SÃO PAULO, SP (FOLHAPRESS) – A líder da oposição na Venezuela, María Corina Machado, deixou o seu país em uma operação secreta que levou de 15 a 16 horas e incluiu o uso de peruca como disfarce, uma viagem de barco em mar revolto, além da participação de especialistas em resgate, disseram autoridades à imprensa americana. Ela foi levada à Noruega, onde reencontrou a família após a cerimônia de entrega do Prêmio Nobel da Paz.
Bryan Stern, ex-integrante das forças especiais dos EUA e chefe da Grey Bull Rescue Foundation, que atua com resgates, descreveu a ação como uma das mais complexas e gratificantes já feitas por ele e sua equipe.
Em entrevista à CBS News, Stern afirmou que a maior parte do trajeto ocorreu em alto-mar e com ondas altas que tornavam a navegação desconfortável, porém estrategicamente favorável. Isso porque o oceano agitado dificulta a detecção por radar, o que, para a equipe, foi uma vantagem.
“Quanto mais alta a onda, mais difícil de ver. É assim que funciona”, afirmou ele à CBS, referindo-se à operação como uma tarefa árdua. “Estávamos todos bastante molhados. Eu e minha equipe estávamos encharcados até os ossos. Ela [María Corina] também estava com bastante frio e molhada.”

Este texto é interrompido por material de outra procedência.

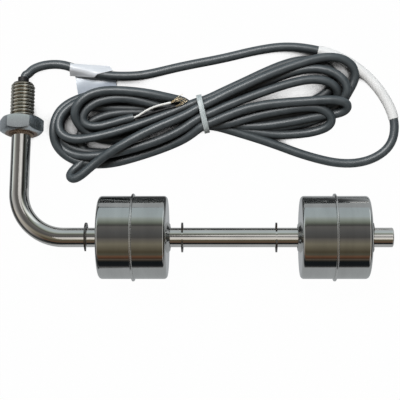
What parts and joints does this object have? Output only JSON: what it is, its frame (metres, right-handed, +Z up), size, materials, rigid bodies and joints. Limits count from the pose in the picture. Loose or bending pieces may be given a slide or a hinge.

Ainda à CBS, Stern disse que mais de 20 pessoas atuaram em diferentes frentes, incluindo inteligência, tradução, logística e navegação. Outros tantos colaboraram de forma indireta, alguns “sem saber que estavam ajudando” o transporte de María Corina.
Ele disse que a operação foi organizada às pressas. A despeito dos meses de preparo prévio para ações em território venezuelano, foram apenas quatro dias de planejamento direto para a retirada da ativista do território comandado por Nicolás Maduro.
Laureada com o Nobel por seu ativismo em prol da democracia, María Corina vive na clandestinidade e estava em local desconhecido. A operação começou na Venezuela, e Stern não quis revelar detalhes por questões de segurança.
Após ser levada até um ponto de embarque, María Corina foi transferida para um barco de pesca que a conduziu a um ponto de encontro em mar aberto. No meio da noite, sob pouca lua e nuvens que dificultavam a visibilidade, Stern a recebeu para uma travessia de 13 a 14 horas até um local mantido em sigilo. De lá, ela embarcou em um vôo rumo a Oslo, a capital norueguesa, ainda de acordo com a CBS.
O resgate, disse, foi financiado por “alguns doadores generosos”, sem participação, segundo ele, do governo dos EUA. Stern disse que houve colaboração informal com militares americanos apenas para evitar incidentes, uma vez que embarcações em mar aberto poderiam ser confundidas com alvos.
Nas últimas semanas, mais de 20 barcos foram bombardeados nas águas do Caribe e do Pacífico pelas forças americanas, em ações que causaram a morte de mais de 80 pessoas. O governo de Donald Trump, que não apresentou provas, diz que as embarcações eram usadas para o tráfico de drogas.
O presidente dos EUA sabia dos planos para o transporte de María Corina, embora não esteja claro seu grau de envolvimento, de acordo com o The Wall Street Journal. Segundo a publicação, a operação foi tensa, e María Corina teve de usar uma peruca como disfarce em seu próprio país.
O grupo teria passado por dez postos militares, sem que a ativista fosse identificada, de acordo com uma pessoa próxima da operação mencionada pelo WSJ.
María Corina chegou à Noruega após a cerimônia do Nobel, na quarta-feira (10). Ao público, Jorgen Watne Frydnes, presidente do comitê, afirmou que a líder opositora havia enfrentado “uma jornada em situação de extremo perigo”. Sua filha recebeu o prêmio em seu lugar e disse que a laureada “voltará muito em breve” à Venezuela.
María Corina afirmou nesta sexta (12) que a transição na Venezuela está a caminho. “A transição está chegando e estamos focados em uma transição ordenada e pacífica”, afirmou em conversa com jornalistas em Oslo. A ativista frisou que Maduro deixará o poder, haja ou não uma transição negociada.
Segundo pessoas próximas à opositora, ela deverá diminuir o ritmo de compromissos e descansar. No dia anterior, na quinta (11), a venezuelana disse que recebeu ajuda do governo Trump para sair de seu esconderijo no país latino-americano e viajar até o continente europeu.
Ela, que mantém proximidade com setores alinhados ao presidente americano, repetiu nesta sexta que “está muito claro que a crise venezuelana é uma prioridade para a segurança dos EUA”. E disse também que temeu por sua vida na operação para sair do seu país.
“Houve momentos em que senti que minha vida corria um risco real, e também foi um momento muito espiritual porque, no fim, simplesmente senti que estava nas mãos de Deus.”